P.S. – when I say shut down, I mean wound down over time. Yes, this would be negative for the economy. But, if you want to aid the economy, promote jobs or do a job guarantee. Don’t prop up asset prices artificially.

5 Comments
  1. David Lazarus says

    I think that you are wrong. Fannie Mae and Freddie Mac should be closed to all business immediately. All it does by keeping them running is extend and pretend with the housing market. That guarantees problems for decades, and more backdoor bailouts for banks for that entire time. Once property is down at a sustainable floor it will allow new buyers. First time buyers should be helped immensely by this.

    Start winding them down and force banks to take back their loans at par. Let the banks pay for this wind down. If it destroys the big banks that is a plus. It will eliminate their trillions of tax losses which means that the government will not be subsidising them till those losses are cleared.

    1. Edward Harrison says

      I added that because a friend on twitter called me out, saying that an immediate shutdown would be very negative for the economy and cause untold disruption to the mortgage market. I agree. A timetable for winding their business down would eliminate dead weight losses from a debt deflation – which your call for an abrupt end to Fannie and Freddie would mean.

      And you know as well as anybody else the banks can’t ‘pay’ for the wind down as they are already carrying hundreds of billions in dud assets on their books.

      1. David Lazarus says

        Yes but they have also been re-capitalised by the taxpayer through trillions of extra “liquidity”. Then add in the fantastic subsidy at the savers expense at the Fed Window, guaranteed ultra cheap funds from the Fed and immediately buying Treasuries at 3%. Hardly takes a genius to make profits that way. That is how the government are bailing out the big banks. That support does not extend to the community banks who are the real lenders to job creators ie small businesses.
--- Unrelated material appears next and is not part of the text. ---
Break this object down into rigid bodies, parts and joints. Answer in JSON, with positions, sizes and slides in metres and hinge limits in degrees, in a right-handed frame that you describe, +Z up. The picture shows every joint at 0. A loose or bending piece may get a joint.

        As for disrupting the market it will have a massive boost for home owners. If this leads to real estate dropping in value to sustainable levels it puts the banks in the position of foreclosing or having to accept write downs to levels that the borrowers can sustain. It is the home owners I want to support not the banks.

        What is needed is the FDIC to shut down bad banks. To split a banks assets into good and bad. Allow customers to have more power in saying “this is what I can afford write down my mortgage to this level.” That will mean that homeowners will have mortgages that they can actually afford. Local communities might create new banks if there are no local banks. If the big banks are wiped out then it will have a number of benefits. No more corruption of US politics. Banks should face local taxes for all the foreclosed homes that they own. That will help support local government as well. It will also give the banks a stark choice foreclose a property and accept liability for local taxes or negotiate a deal with the homeowner that will end the potential for further write-downs. Without that stability deflation will drag on. Lending for real estate will be subdued until it is clear that prices have stabilised. That could mean a dearth of mortgage lending for decades as prices stagnate and fall.
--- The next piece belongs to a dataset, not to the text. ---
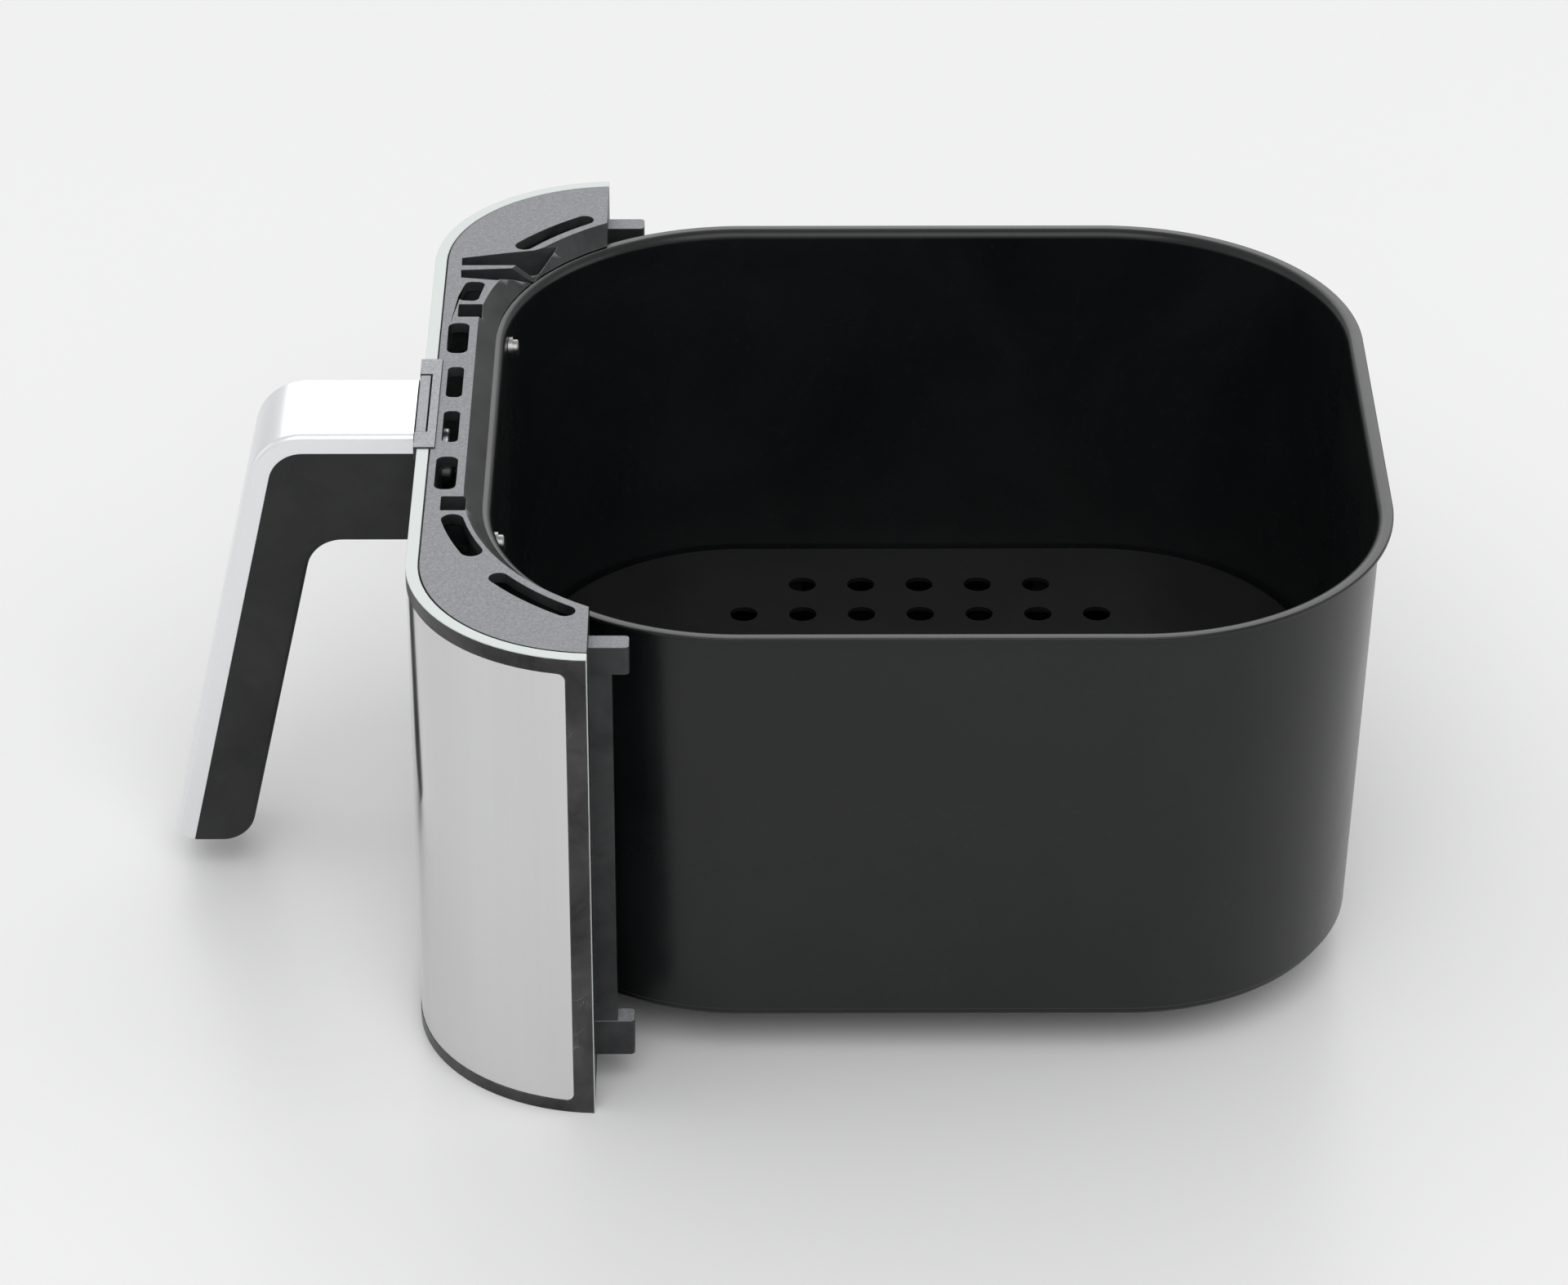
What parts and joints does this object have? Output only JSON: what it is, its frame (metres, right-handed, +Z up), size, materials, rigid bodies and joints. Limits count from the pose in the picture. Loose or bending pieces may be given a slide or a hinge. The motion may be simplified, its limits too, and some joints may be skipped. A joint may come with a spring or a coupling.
{
  "type": "air fryer drawer",
  "caption": "Air fryer drawer: deep rounded non-stick pan, steel-faced front panel with a hanging handle, and a lift-out crisper plate.",
  "frame": {"origin": "middle of the footprint's box, on the surface that the front panel stands on", "axes": "+Z up; the handle and front panel face -Y and the pan lies towards +Y; X runs across the drawer"},
  "size_m": [0.27, 0.33, 0.1395],
  "materials": {
    "nonstick_coat": "satin non-stick coating, charcoal",
    "nonstick_plate": "satin non-stick coating",
    "silicone": "matt",
    "grey_moulding": "matt, fine moulded grain",
    "pale_moulding": "matt",
    "black_trim": "matt with scuffs",
    "brushed_skin": "fine vertical brush",
    "dark_moulding": "matt",
    "spring_wire": "bright wire",
    "satin_aluminium": "satin",
    "grip_moulding": "soft matt",
    "zinc_steel": "zinc plated",
    "bright_steel": "bright"
  },
  "bodies": {
    "drawer": {"pan": "nonstick_coat", "inner_cover": "grey_moulding", "outer_shell": "pale_moulding", "trim_frame": "black_trim", "steel_plate": "brushed_skin", "joint_block": "dark_moulding", "tab_springs": "spring_wire", "handle_cap": "satin_aluminium", "handle_grip": "grip_moulding", "handle_core": "zinc_steel", "backing_plate": "zinc_steel", "handle_screws": "zinc_steel", "grip_screws": "zinc_steel", "cover_screws": "zinc_steel", "pan_screws": "bright_steel", "pan_washers": "bright_steel"},
    "crisper": {"crisper_plate": "nonstick_plate", "crisper_bumper_1": "silicone", "crisper_bumper_2": "silicone", "crisper_bumper_3": "silicone", "crisper_bumper_4": "silicone"},
    "tab": {"press_tab": "dark_moulding"}
  },
  "joints": [
    {"name": "crisper_lift", "type": "slide", "parent": "drawer", "child": "crisper", "axis": [0, 0, 1], "range_m": [0, 0.13]},
    {"name": "tab_press", "type": "slide", "parent": "drawer", "child": "tab", "axis": [0, 0, -1], "range_m": [0, 0.002], "stiffness_N_per_m": 600, "springref_m": -0.001, "deforming": ["tab_springs"]}
  ]
}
        Give the homeless a foreclosed home at a rent that they can afford then allow people to rebuild communities. That is the way to generate new demand for home improvements.

  2. Tom Hickey says

    Dr. Housing Bubble has been saying for some time that housing is overpriced relative to incomes and the only reason that prices were so high is lax lending practices. Now, to prevent a housing crash to a price level that incomes can sustain, which would render many institutions insolvent and create a new financial crisis, government is doing a stealth bailout through Fannie and Freddie, which are now responsible for almost all mortgages.

    Obviously, this is the interest of the maintaining the financial sector, which the powers that be see as necessary to the health of the economy and national security. It is a a rip-off but it there is a rationale, too. Unfortunately, the public is being asked to bear the brunt in a number of ways.
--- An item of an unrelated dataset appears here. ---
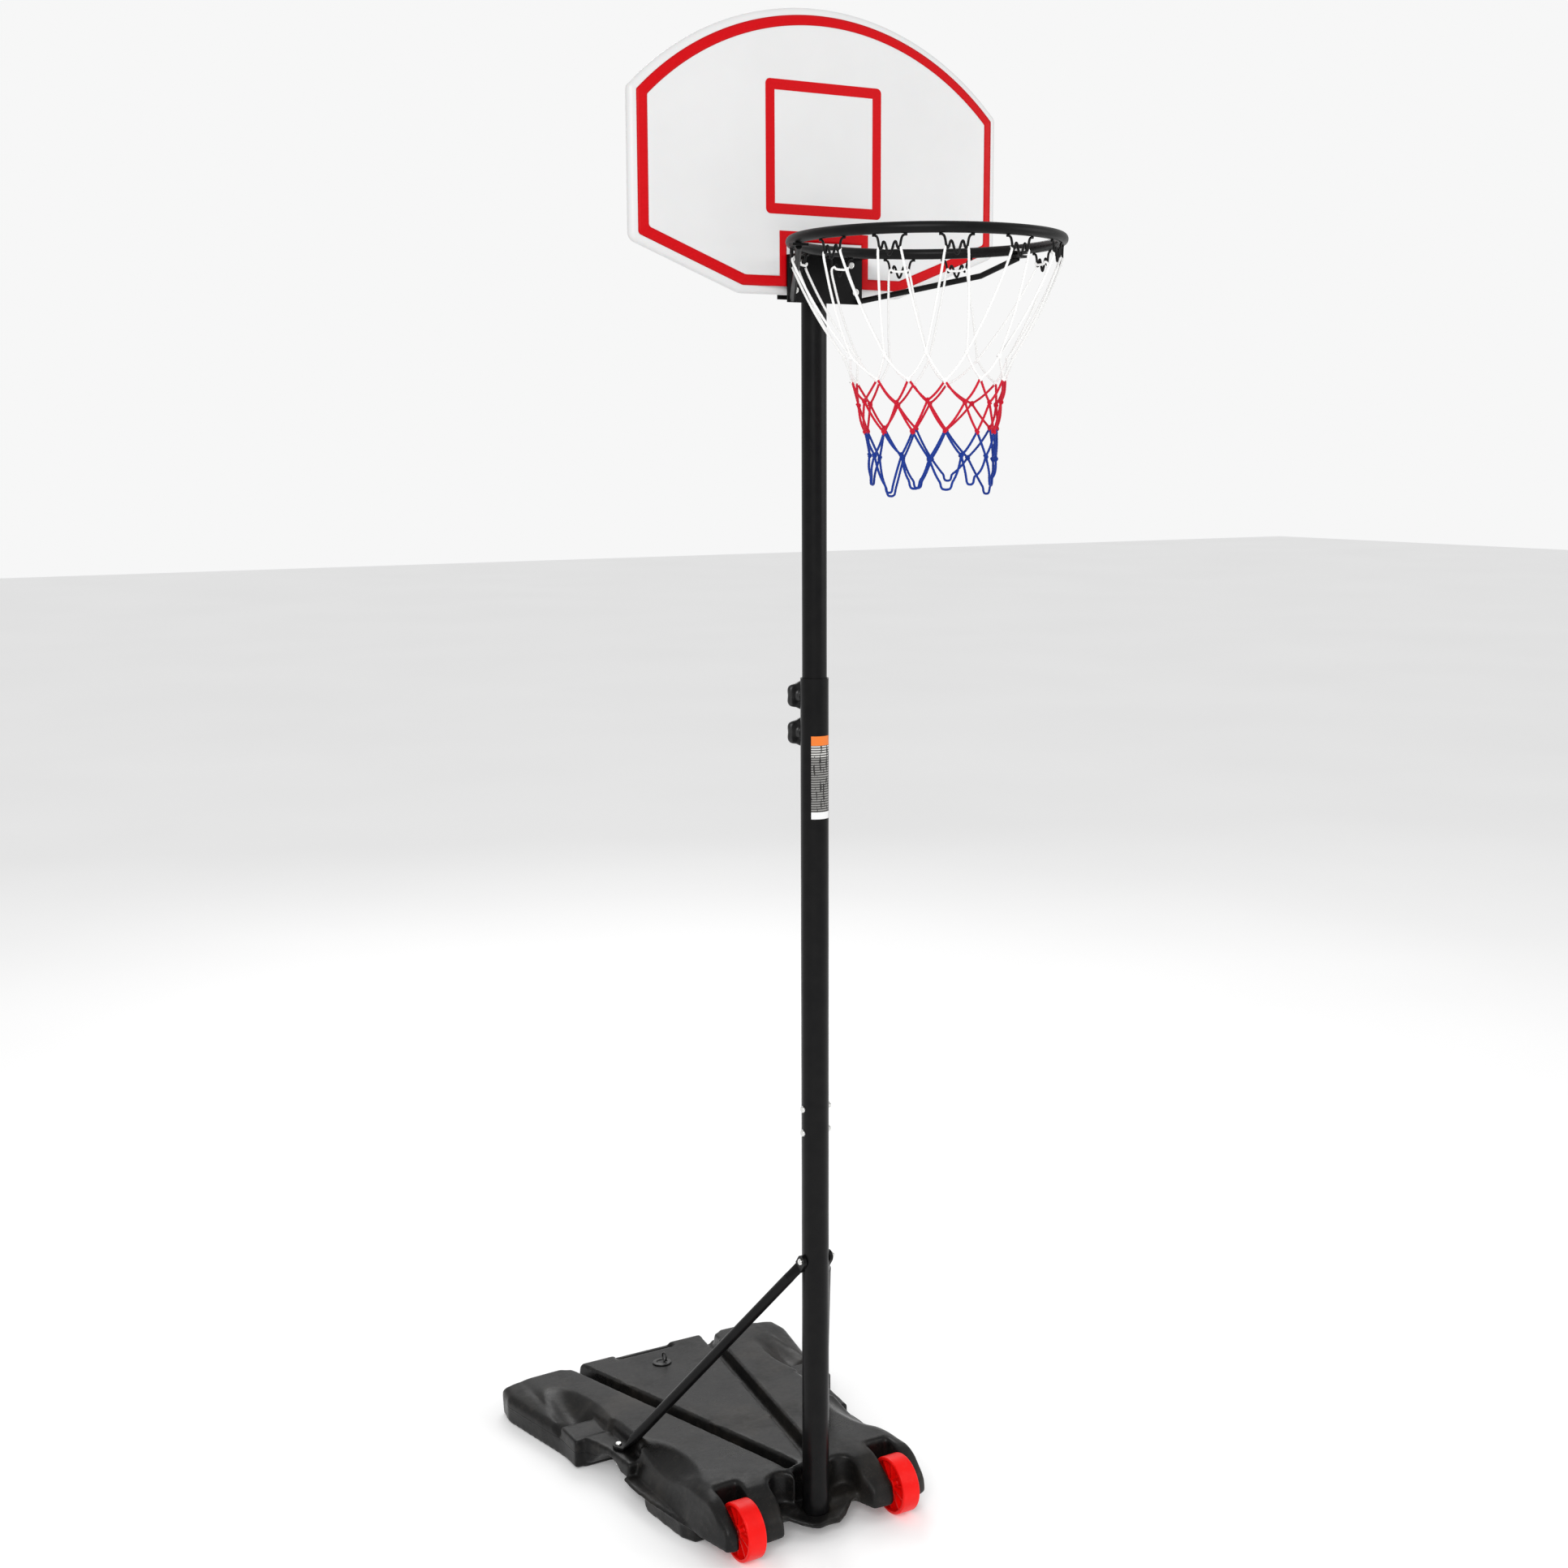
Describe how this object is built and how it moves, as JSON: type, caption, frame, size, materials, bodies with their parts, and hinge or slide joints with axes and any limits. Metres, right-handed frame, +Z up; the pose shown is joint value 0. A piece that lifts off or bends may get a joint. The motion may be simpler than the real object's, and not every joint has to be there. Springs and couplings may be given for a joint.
{
  "type": "portable basketball hoop",
  "caption": "Portable youth basketball hoop: wheeled water-filled wedge base, braced telescopic pole, white backboard with red markings, black ring and a white, red and blue net.",
  "frame": {"origin": "on the floor, under the middle of the whole object's bounding box", "axes": "+X to the right along the backboard seen from behind the pole, -Y towards the hoop and the player, +Z up"},
  "size_m": [0.674, 1.2254, 2.565],
  "materials": {
    "tank_plastic": "matte, lightly mottled",
    "black_plastic": "satin",
    "wheel_red": "satin",
    "board_white": "satin",
    "print_red": "printed, satin",
    "pole_paint": "semi-gloss black",
    "rim_paint": "satin black",
    "bolt_black": "satin black",
    "zinc": "bright zinc",
    "label_print": "printed film",
    "cord_white": "twisted cord",
    "cord_red": "twisted cord",
    "cord_blue": "twisted cord"
  },
  "bodies": {
    "base": {"base_tank": "tank_plastic", "wheel_axle_left": "zinc", "wheel_axle_right": "zinc", "pole_bottom": "pole_paint", "pole_middle": "pole_paint", "pole_seam_bolts": "bolt_black", "pole_seam_nuts": "zinc", "pole_label": "label_print", "strut_left": "pole_paint", "strut_right": "pole_paint", "strut_top_bolt": "zinc", "strut_top_nut": "zinc", "strut_foot_bolts": "zinc", "strut_foot_nuts": "zinc", "knob_weld_nuts": "pole_paint"},
    "head": {"pole_upper": "pole_paint", "pole_top_cap": "black_plastic", "backboard": "board_white", "border_stripe": "print_red", "target_square": "print_red", "pole_bracket": "pole_paint", "bracket_bolts": "zinc", "bracket_nuts": "zinc", "rim_plate": "rim_paint", "rim_ring": "rim_paint", "rim_brace_left": "rim_paint", "rim_brace_right": "rim_paint", "rim_bolts": "zinc", "rim_nuts": "zinc", "net_clips": "rim_paint", "net_white": "cord_white", "net_red": "cord_red", "net_blue": "cord_blue"},
    "wheel_left": {"wheel_left": "wheel_red"},
    "wheel_right": {"wheel_right": "wheel_red"},
    "knob_lower": {"height_knob_lower": "black_plastic"},
    "knob_upper": {"height_knob_upper": "black_plastic"},
    "stud_lower": {"height_knob_stud_lower": "zinc"},
    "stud_upper": {"height_knob_stud_upper": "zinc"},
    "plug": {"filler_plug": "black_plastic", "filler_pull_ring": "black_plastic"}
  },
  "joints": [
    {"name": "height_adjust", "type": "slide", "parent": "base", "child": "head", "axis": [0, 0, 1], "range_m": [-0.434, 0]},
    {"name": "wheel_left_spin", "type": "hinge", "parent": "base", "child": "wheel_left", "pos_m": [-0.157, -0.10825, 0.051], "axis": [1, 0, 0], "continuous": true},
    {"name": "wheel_right_spin", "type": "hinge", "parent": "base", "child": "wheel_right", "pos_m": [0.157, -0.10825, 0.051], "axis": [1, 0, 0], "continuous": true},
    {"name": "knob_lower_feed", "type": "slide", "parent": "base", "child": "stud_lower", "axis": [0, 1, 0], "range_m": [0, 0.0061]},
    {"name": "knob_lower_turn", "type": "hinge", "parent": "stud_lower", "child": "knob_lower", "pos_m": [0, -0.08725, 1.419], "axis": [0, 1, 0], "range_deg": [0, 1440]},
    {"name": "knob_upper_feed", "type": "slide", "parent": "base", "child": "stud_upper", "axis": [0, 1, 0], "range_m": [0, 0.0061]},
    {"name": "knob_upper_turn", "type": "hinge", "parent": "stud_upper", "child": "knob_upper", "pos_m": [0, -0.08725, 1.481], "axis": [0, 1, 0], "range_deg": [0, 1440]},
    {"name": "filler_plug_pull", "type": "slide", "parent": "base", "child": "plug", "axis": [0, 0.0732, 0.9973], "range_m": [0, 0.03]}
  ],
  "couplings": [
    {"joint": "knob_lower_feed", "follows": "knob_lower_turn", "m_per_rad": 0.00023873},
    {"joint": "knob_upper_feed", "follows": "knob_upper_turn", "m_per_rad": 0.00023873}
  ]
}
    However, pursuing a liquidation strategy is unacceptable and will not take place unless Congress manages impose it. That could happen after the next election if the GOP is victorious, commands government, and imposes an austere fiscal policy that embraces liquidation. Then the consequent US depression will result in a global depression.

    However, even with a soft landing, the housing market is going to adjust to tighter credit standards and income level. That means at least a mean regression and most probably overshooting the mean on the downside in the process.

    Since housing is a major determinant of economic activity, this is going to be a drag on the economy for some time.

    1. David Lazarus says

      It was not only lax lending standards. Many prime borrowers would be offered higher income multiples. Here in the UK there has been little fraud but there has been a surge in income multiples. With multiples of 6 times income or higher being common. This enabled a bubble based on legal incomes without any fraud. Low interest rates supported that bubble and the impact of an increase has meant that rates are practically a one way bet. Even with surging inflation in the UK the Bank of England are still reluctant to raise interest rates, because it will kill of any hope of a housing recovery.